Required work: Restate, word for word, every line of the data.

╔══

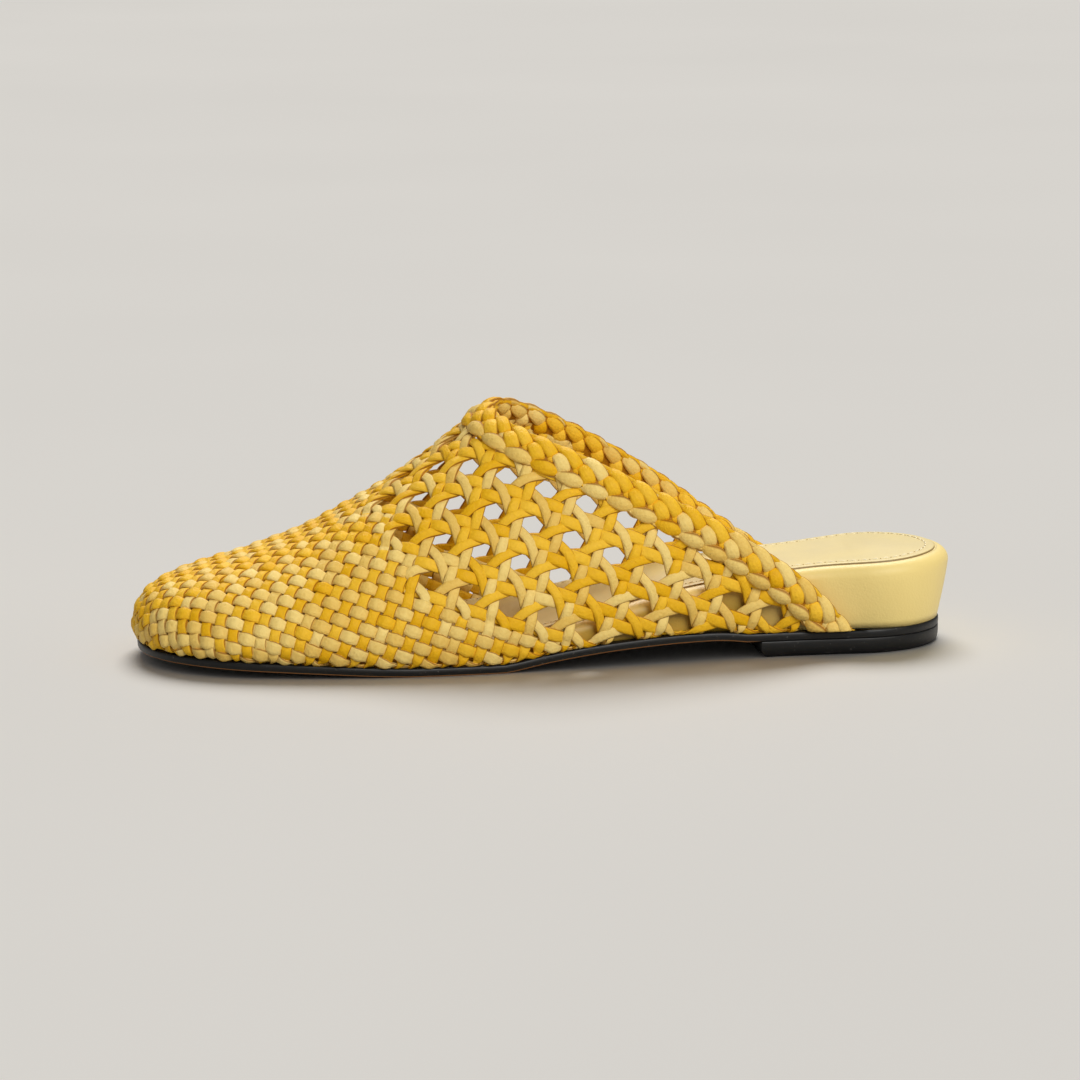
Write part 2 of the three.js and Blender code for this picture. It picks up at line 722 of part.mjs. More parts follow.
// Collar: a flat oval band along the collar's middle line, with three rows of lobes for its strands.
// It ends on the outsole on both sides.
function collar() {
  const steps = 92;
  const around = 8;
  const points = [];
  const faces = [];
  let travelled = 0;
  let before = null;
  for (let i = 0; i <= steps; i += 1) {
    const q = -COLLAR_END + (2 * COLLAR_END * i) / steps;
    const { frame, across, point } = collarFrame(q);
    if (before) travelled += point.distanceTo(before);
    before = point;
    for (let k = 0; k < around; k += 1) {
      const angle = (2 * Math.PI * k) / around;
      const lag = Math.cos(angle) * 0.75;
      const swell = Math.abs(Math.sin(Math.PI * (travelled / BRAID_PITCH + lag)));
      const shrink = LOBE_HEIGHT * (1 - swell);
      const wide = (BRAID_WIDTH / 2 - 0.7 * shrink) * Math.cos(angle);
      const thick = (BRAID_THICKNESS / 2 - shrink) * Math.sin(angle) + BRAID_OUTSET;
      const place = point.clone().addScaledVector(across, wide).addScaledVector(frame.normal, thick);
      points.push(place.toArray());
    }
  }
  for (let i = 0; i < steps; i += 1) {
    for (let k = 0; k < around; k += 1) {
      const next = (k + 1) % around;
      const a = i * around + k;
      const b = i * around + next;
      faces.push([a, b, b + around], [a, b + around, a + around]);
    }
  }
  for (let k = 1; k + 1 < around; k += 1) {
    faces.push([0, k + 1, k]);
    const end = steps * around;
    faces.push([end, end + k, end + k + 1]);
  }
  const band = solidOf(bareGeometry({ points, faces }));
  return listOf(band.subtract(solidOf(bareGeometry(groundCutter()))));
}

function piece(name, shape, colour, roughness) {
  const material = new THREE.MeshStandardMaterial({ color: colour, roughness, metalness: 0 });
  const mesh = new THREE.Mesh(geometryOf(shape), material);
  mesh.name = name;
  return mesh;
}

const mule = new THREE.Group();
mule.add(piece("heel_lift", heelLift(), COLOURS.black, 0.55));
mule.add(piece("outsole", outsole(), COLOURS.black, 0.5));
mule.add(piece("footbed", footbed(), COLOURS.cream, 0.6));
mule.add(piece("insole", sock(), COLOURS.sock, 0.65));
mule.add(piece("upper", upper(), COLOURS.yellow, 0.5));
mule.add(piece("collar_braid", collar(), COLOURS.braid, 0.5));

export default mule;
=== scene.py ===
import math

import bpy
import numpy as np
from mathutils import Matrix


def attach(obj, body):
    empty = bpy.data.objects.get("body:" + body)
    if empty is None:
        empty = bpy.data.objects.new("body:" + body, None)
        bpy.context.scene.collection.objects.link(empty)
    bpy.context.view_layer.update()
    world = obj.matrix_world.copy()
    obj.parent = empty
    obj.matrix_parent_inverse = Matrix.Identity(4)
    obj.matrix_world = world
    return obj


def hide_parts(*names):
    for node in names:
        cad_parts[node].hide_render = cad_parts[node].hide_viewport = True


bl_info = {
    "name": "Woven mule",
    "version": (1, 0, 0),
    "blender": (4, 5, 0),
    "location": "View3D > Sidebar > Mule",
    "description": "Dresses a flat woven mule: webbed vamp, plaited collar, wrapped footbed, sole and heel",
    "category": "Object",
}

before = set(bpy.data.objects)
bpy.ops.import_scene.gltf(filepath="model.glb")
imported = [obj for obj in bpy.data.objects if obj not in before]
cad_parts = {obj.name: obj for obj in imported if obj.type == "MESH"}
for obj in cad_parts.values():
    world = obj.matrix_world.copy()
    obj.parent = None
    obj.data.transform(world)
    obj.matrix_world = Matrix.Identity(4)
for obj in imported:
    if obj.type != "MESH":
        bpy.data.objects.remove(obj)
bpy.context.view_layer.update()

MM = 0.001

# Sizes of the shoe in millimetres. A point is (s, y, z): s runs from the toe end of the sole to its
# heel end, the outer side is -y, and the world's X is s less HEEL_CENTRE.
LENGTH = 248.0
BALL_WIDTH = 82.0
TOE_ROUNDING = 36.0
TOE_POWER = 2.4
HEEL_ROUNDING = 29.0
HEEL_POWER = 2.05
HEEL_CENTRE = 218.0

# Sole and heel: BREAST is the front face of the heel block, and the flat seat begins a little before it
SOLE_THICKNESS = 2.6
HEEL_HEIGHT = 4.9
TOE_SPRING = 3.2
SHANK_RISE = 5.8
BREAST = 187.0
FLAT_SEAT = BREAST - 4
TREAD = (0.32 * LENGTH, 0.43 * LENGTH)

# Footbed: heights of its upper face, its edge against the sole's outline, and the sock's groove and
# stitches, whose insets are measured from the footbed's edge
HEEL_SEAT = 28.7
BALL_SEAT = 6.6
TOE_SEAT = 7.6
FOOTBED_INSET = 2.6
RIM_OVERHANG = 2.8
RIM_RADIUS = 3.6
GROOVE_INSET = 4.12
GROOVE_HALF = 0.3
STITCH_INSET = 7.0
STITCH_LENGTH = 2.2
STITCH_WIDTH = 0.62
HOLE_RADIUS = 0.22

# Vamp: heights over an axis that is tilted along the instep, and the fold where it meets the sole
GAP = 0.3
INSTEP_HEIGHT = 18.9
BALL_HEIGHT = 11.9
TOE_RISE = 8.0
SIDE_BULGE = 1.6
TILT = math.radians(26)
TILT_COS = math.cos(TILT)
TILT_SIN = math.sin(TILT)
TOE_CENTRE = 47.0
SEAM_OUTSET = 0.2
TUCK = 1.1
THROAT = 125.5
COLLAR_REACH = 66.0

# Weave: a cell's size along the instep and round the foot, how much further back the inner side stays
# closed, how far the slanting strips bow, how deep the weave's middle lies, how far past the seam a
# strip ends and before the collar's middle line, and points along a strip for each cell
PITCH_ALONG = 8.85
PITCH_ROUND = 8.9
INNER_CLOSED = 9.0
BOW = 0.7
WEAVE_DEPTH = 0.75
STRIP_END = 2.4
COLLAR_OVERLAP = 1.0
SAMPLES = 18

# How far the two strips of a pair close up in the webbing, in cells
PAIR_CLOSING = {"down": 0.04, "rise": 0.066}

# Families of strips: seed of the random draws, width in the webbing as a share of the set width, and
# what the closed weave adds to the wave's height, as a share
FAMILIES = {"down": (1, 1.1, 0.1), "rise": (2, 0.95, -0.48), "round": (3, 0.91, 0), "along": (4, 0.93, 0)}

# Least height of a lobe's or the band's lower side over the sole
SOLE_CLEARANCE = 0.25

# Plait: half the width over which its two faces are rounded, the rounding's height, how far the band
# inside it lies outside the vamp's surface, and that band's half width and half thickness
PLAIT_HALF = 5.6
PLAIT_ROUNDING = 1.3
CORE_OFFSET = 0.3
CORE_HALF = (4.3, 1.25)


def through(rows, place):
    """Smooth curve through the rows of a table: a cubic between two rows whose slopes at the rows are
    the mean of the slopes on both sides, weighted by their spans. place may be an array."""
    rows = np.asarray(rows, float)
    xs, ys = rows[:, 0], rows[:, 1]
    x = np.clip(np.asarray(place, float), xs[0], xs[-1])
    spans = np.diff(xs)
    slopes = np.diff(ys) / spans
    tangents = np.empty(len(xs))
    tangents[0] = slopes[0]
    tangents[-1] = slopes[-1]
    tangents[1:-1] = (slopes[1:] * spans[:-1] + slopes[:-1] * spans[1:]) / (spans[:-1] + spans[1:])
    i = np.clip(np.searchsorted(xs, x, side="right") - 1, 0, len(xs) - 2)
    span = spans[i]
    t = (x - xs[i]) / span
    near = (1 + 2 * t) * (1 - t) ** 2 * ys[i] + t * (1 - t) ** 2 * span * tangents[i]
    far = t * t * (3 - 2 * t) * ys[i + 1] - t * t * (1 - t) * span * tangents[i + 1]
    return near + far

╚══

Solved problem:
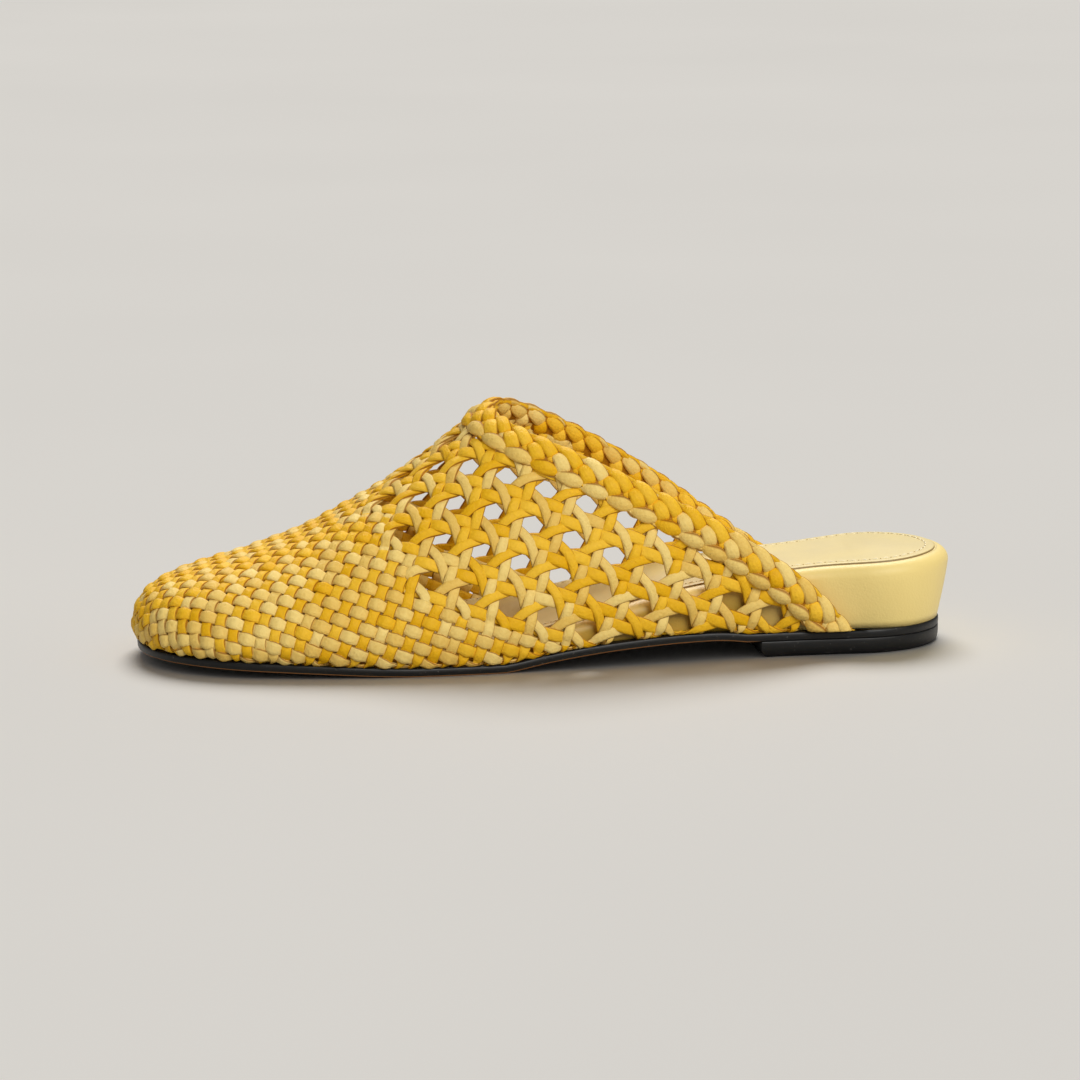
Write part 2 of the three.js and Blender code for this picture. It picks up at line 722 of part.mjs. More parts follow.
// Collar: a flat oval band along the collar's middle line, with three rows of lobes for its strands.
// It ends on the outsole on both sides.
function collar() {
  const steps = 92;
  const around = 8;
  const points = [];
  const faces = [];
  let travelled = 0;
  let before = null;
  for (let i = 0; i <= steps; i += 1) {
    const q = -COLLAR_END + (2 * COLLAR_END * i) / steps;
    const { frame, across, point } = collarFrame(q);
    if (before) travelled += point.distanceTo(before);
    before = point;
    for (let k = 0; k < around; k += 1) {
      const angle = (2 * Math.PI * k) / around;
      const lag = Math.cos(angle) * 0.75;
      const swell = Math.abs(Math.sin(Math.PI * (travelled / BRAID_PITCH + lag)));
      const shrink = LOBE_HEIGHT * (1 - swell);
      const wide = (BRAID_WIDTH / 2 - 0.7 * shrink) * Math.cos(angle);
      const thick = (BRAID_THICKNESS / 2 - shrink) * Math.sin(angle) + BRAID_OUTSET;
      const place = point.clone().addScaledVector(across, wide).addScaledVector(frame.normal, thick);
      points.push(place.toArray());
    }
  }
  for (let i = 0; i < steps; i += 1) {
    for (let k = 0; k < around; k += 1) {
      const next = (k + 1) % around;
      const a = i * around + k;
      const b = i * around + next;
      faces.push([a, b, b + around], [a, b + around, a + around]);
    }
  }
  for (let k = 1; k + 1 < around; k += 1) {
    faces.push([0, k + 1, k]);
    const end = steps * around;
    faces.push([end, end + k, end + k + 1]);
  }
  const band = solidOf(bareGeometry({ points, faces }));
  return listOf(band.subtract(solidOf(bareGeometry(groundCutter()))));
}

function piece(name, shape, colour, roughness) {
  const material = new THREE.MeshStandardMaterial({ color: colour, roughness, metalness: 0 });
  const mesh = new THREE.Mesh(geometryOf(shape), material);
  mesh.name = name;
  return mesh;
}

const mule = new THREE.Group();
mule.add(piece("heel_lift", heelLift(), COLOURS.black, 0.55));
mule.add(piece("outsole", outsole(), COLOURS.black, 0.5));
mule.add(piece("footbed", footbed(), COLOURS.cream, 0.6));
mule.add(piece("insole", sock(), COLOURS.sock, 0.65));
mule.add(piece("upper", upper(), COLOURS.yellow, 0.5));
mule.add(piece("collar_braid", collar(), COLOURS.braid, 0.5));

export default mule;
=== scene.py ===
import math

import bpy
import numpy as np
from mathutils import Matrix


def attach(obj, body):
    empty = bpy.data.objects.get("body:" + body)
    if empty is None:
        empty = bpy.data.objects.new("body:" + body, None)
        bpy.context.scene.collection.objects.link(empty)
    bpy.context.view_layer.update()
    world = obj.matrix_world.copy()
    obj.parent = empty
    obj.matrix_parent_inverse = Matrix.Identity(4)
    obj.matrix_world = world
    return obj


def hide_parts(*names):
    for node in names:
        cad_parts[node].hide_render = cad_parts[node].hide_viewport = True


bl_info = {
    "name": "Woven mule",
    "version": (1, 0, 0),
    "blender": (4, 5, 0),
    "location": "View3D > Sidebar > Mule",
    "description": "Dresses a flat woven mule: webbed vamp, plaited collar, wrapped footbed, sole and heel",
    "category": "Object",
}

before = set(bpy.data.objects)
bpy.ops.import_scene.gltf(filepath="model.glb")
imported = [obj for obj in bpy.data.objects if obj not in before]
cad_parts = {obj.name: obj for obj in imported if obj.type == "MESH"}
for obj in cad_parts.values():
    world = obj.matrix_world.copy()
    obj.parent = None
    obj.data.transform(world)
    obj.matrix_world = Matrix.Identity(4)
for obj in imported:
    if obj.type != "MESH":
        bpy.data.objects.remove(obj)
bpy.context.view_layer.update()

MM = 0.001

# Sizes of the shoe in millimetres. A point is (s, y, z): s runs from the toe end of the sole to its
# heel end, the outer side is -y, and the world's X is s less HEEL_CENTRE.
LENGTH = 248.0
BALL_WIDTH = 82.0
TOE_ROUNDING = 36.0
TOE_POWER = 2.4
HEEL_ROUNDING = 29.0
HEEL_POWER = 2.05
HEEL_CENTRE = 218.0

# Sole and heel: BREAST is the front face of the heel block, and the flat seat begins a little before it
SOLE_THICKNESS = 2.6
HEEL_HEIGHT = 4.9
TOE_SPRING = 3.2
SHANK_RISE = 5.8
BREAST = 187.0
FLAT_SEAT = BREAST - 4
TREAD = (0.32 * LENGTH, 0.43 * LENGTH)

# Footbed: heights of its upper face, its edge against the sole's outline, and the sock's groove and
# stitches, whose insets are measured from the footbed's edge
HEEL_SEAT = 28.7
BALL_SEAT = 6.6
TOE_SEAT = 7.6
FOOTBED_INSET = 2.6
RIM_OVERHANG = 2.8
RIM_RADIUS = 3.6
GROOVE_INSET = 4.12
GROOVE_HALF = 0.3
STITCH_INSET = 7.0
STITCH_LENGTH = 2.2
STITCH_WIDTH = 0.62
HOLE_RADIUS = 0.22

# Vamp: heights over an axis that is tilted along the instep, and the fold where it meets the sole
GAP = 0.3
INSTEP_HEIGHT = 18.9
BALL_HEIGHT = 11.9
TOE_RISE = 8.0
SIDE_BULGE = 1.6
TILT = math.radians(26)
TILT_COS = math.cos(TILT)
TILT_SIN = math.sin(TILT)
TOE_CENTRE = 47.0
SEAM_OUTSET = 0.2
TUCK = 1.1
THROAT = 125.5
COLLAR_REACH = 66.0

# Weave: a cell's size along the instep and round the foot, how much further back the inner side stays
# closed, how far the slanting strips bow, how deep the weave's middle lies, how far past the seam a
# strip ends and before the collar's middle line, and points along a strip for each cell
PITCH_ALONG = 8.85
PITCH_ROUND = 8.9
INNER_CLOSED = 9.0
BOW = 0.7
WEAVE_DEPTH = 0.75
STRIP_END = 2.4
COLLAR_OVERLAP = 1.0
SAMPLES = 18

# How far the two strips of a pair close up in the webbing, in cells
PAIR_CLOSING = {"down": 0.04, "rise": 0.066}

# Families of strips: seed of the random draws, width in the webbing as a share of the set width, and
# what the closed weave adds to the wave's height, as a share
FAMILIES = {"down": (1, 1.1, 0.1), "rise": (2, 0.95, -0.48), "round": (3, 0.91, 0), "along": (4, 0.93, 0)}

# Least height of a lobe's or the band's lower side over the sole
SOLE_CLEARANCE = 0.25

# Plait: half the width over which its two faces are rounded, the rounding's height, how far the band
# inside it lies outside the vamp's surface, and that band's half width and half thickness
PLAIT_HALF = 5.6
PLAIT_ROUNDING = 1.3
CORE_OFFSET = 0.3
CORE_HALF = (4.3, 1.25)


def through(rows, place):
    """Smooth curve through the rows of a table: a cubic between two rows whose slopes at the rows are
    the mean of the slopes on both sides, weighted by their spans. place may be an array."""
    rows = np.asarray(rows, float)
    xs, ys = rows[:, 0], rows[:, 1]
    x = np.clip(np.asarray(place, float), xs[0], xs[-1])
    spans = np.diff(xs)
    slopes = np.diff(ys) / spans
    tangents = np.empty(len(xs))
    tangents[0] = slopes[0]
    tangents[-1] = slopes[-1]
    tangents[1:-1] = (slopes[1:] * spans[:-1] + slopes[:-1] * spans[1:]) / (spans[:-1] + spans[1:])
    i = np.clip(np.searchsorted(xs, x, side="right") - 1, 0, len(xs) - 2)
    span = spans[i]
    t = (x - xs[i]) / span
    near = (1 + 2 * t) * (1 - t) ** 2 * ys[i] + t * (1 - t) ** 2 * span * tangents[i]
    far = t * t * (3 - 2 * t) * ys[i + 1] - t * t * (1 - t) * span * tangents[i + 1]
    return near + far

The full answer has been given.